In the Senate Internal Economy Committee, there are nine Conservative, four Liberal, and two Independent Senators. But in the Senate overall, Independent Senators now outnumber Conservative and Liberal Senators, separately. With the recent appointment of 21 new Senators, there are now 44 Independent, 40 Conservative and 21 Liberal Senators. Sen. Wallace said with a “different composition and broader audience” in the Red Chamber, his motion may yield a different result, or at least he would be able to make his case before all the members of the Senate.

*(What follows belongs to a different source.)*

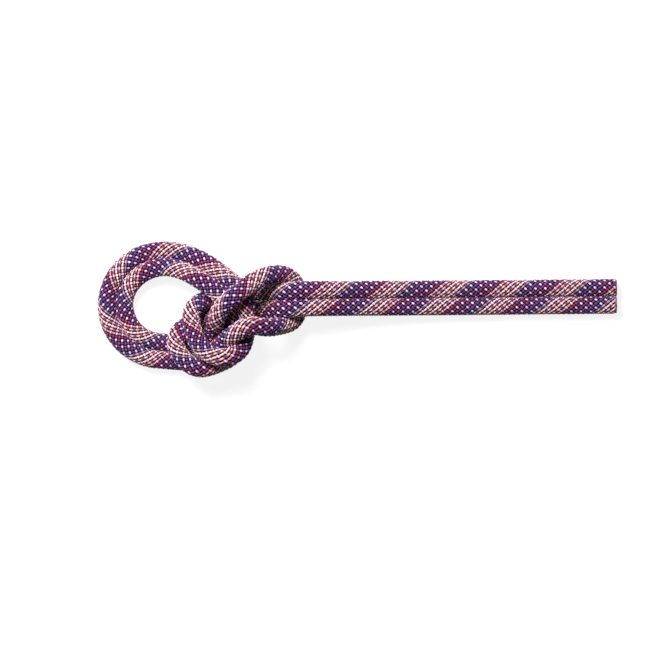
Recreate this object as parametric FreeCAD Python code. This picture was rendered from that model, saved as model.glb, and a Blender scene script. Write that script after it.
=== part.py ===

At issue is the Internal Economy steering committee’s decision to direct the Senate administration to seize $16,955 from Sen. Duffy’s salary to recover in overpaid expense claims. The steering committee gave this order after the Senate’s chief financial officer Pascale Legault informed the Senate Internal Economy Committee that, in her view, $16,955 was overpaid to Sen. Duffy in ineligible expenses between November 2011 and September 2012. The questioned expenses included a $10,000 payment to a personal trainer, $3,142 in travel expenses, a $2,500 payment to a speechwriter, $300 for makeup work, $505 for a mobile data plan for a temporary worker in the office, $500 to a volunteer intern in the office, and $8 for personal photos.
On the direction of the Internal Economy Committee, Ms. Legault briefed all Senate caucus leaders and individual Senators in May about her findings regarding the expenses that Sen. Duffy was reimbursed for. In early June, Nicole Proulx, the clerk of the Senate’s Internal Economy Committee, sent out a letter to Sen. Duffy demanding that $16,955 be paid back or that he provide more documentation to justify his expense claims or that he take his case to the Senate arbitration process overseen by former Supreme Court judge Ian Binnie.
In response, Sen. Duffy’s lawyer Donald Bayne wrote a 15-page letter describing the Senate’s actions “a collateral attack” on Ontario Judge Charles Vaillancourt’s 308-page ruling on April 21 that exonerated his client on all 31 charges of fraud, breach of trust, and bribery. Mr. Bayne argued that all seven questioned expenses pointed out by the Senate administration were examined by the judge in detail and determined that those expenses were appropriate based on the Senate rules in place at the time.
“The details and significance of Justice Vaillancourt’s decision, the prejudicial inequality of the treatment being accorded to Sen. Duffy and the severity of the unjust suspension and remuneration denial should lead all right-thinking Senators, and Canadians, to the conclusion that this post-judgment, post-penalty attempt to pursue the same expense matters is a further compounding of injustice upon injustice, and should be stopped,” said Mr. Bayne in his response.
After Sen. Duffy’s decision not to provide any more documentation and refusal to take his case to Mr. Binnie, the Senate now has started to seize 20 per cent of the net portion of the Senator’s salary until the full $16,955 are recovered.
Sen. Wallace first raised this issue in the Oct. 6 meeting of the Internal Economy Committee and expressed his dissatisfaction with the process that was followed. He also questioned the steering committee’s authority to order the seizure of Sen. Duffy’s salary.
To explain the process to Sen. Wallace, Conservative Sen. Leo Housakos (Wellington, Que.), chairman of the Internal Economy Committee, directed the Senate clerk to provide more information and documentation the steering committee used to reach the decision regarding the salary seizure.
Still, Sen. Wallace was still not satisfied and wrote an eight-page letter to the Senate leadership on Oct. 26, asking that the Internal Economy Committee “step up and do the right thing.” He called on the committee to “immediately revoke and rescind the decision” to garnish Sen. Duffy’s salary and return the already-seized money.
Conservative Sen. David Wells (Newfoundland and Labrador), who’s a member of the Senate Internal Economy Committee’s steering committee, said it’s Sen. Wallace’s right to take this issue to the Senate Chamber. He opposed and voted against Sen. Wallace’s motion in the committee and said he would do the same in the Red Chamber.
“If Sen. Wallace wants to bring a motion to the Senate floor, we would welcome that and we would have all Senators make a decision on how they see his motion,” said Sen. Wells.
“Any Senator can bring a motion to the floor if they think they have a cause to do so. If they can make the case, and if in this case, if Sen. Duffy wants to make the case for the motion and his expenses, then we’d welcome that motion and we’d welcome further that debate.”
Sen. Wells declined to predict how the 105-member Chamber would vote on such a motion.
“I would never presuppose how my colleagues in the Senate might vote,” Sen. Wells said.
Sen. Housakos in an email said he has no objection if Sen. Wallace wants to take this issue before all the members of the Upper Chamber.
“If Sen. Wallace is dissatisfied with the unanimous decision of his colleagues this morning, Internal Economy encourages him to take the matter to the Senate,” wrote Sen. Housakos in an email The Hill Times on Nov. 3.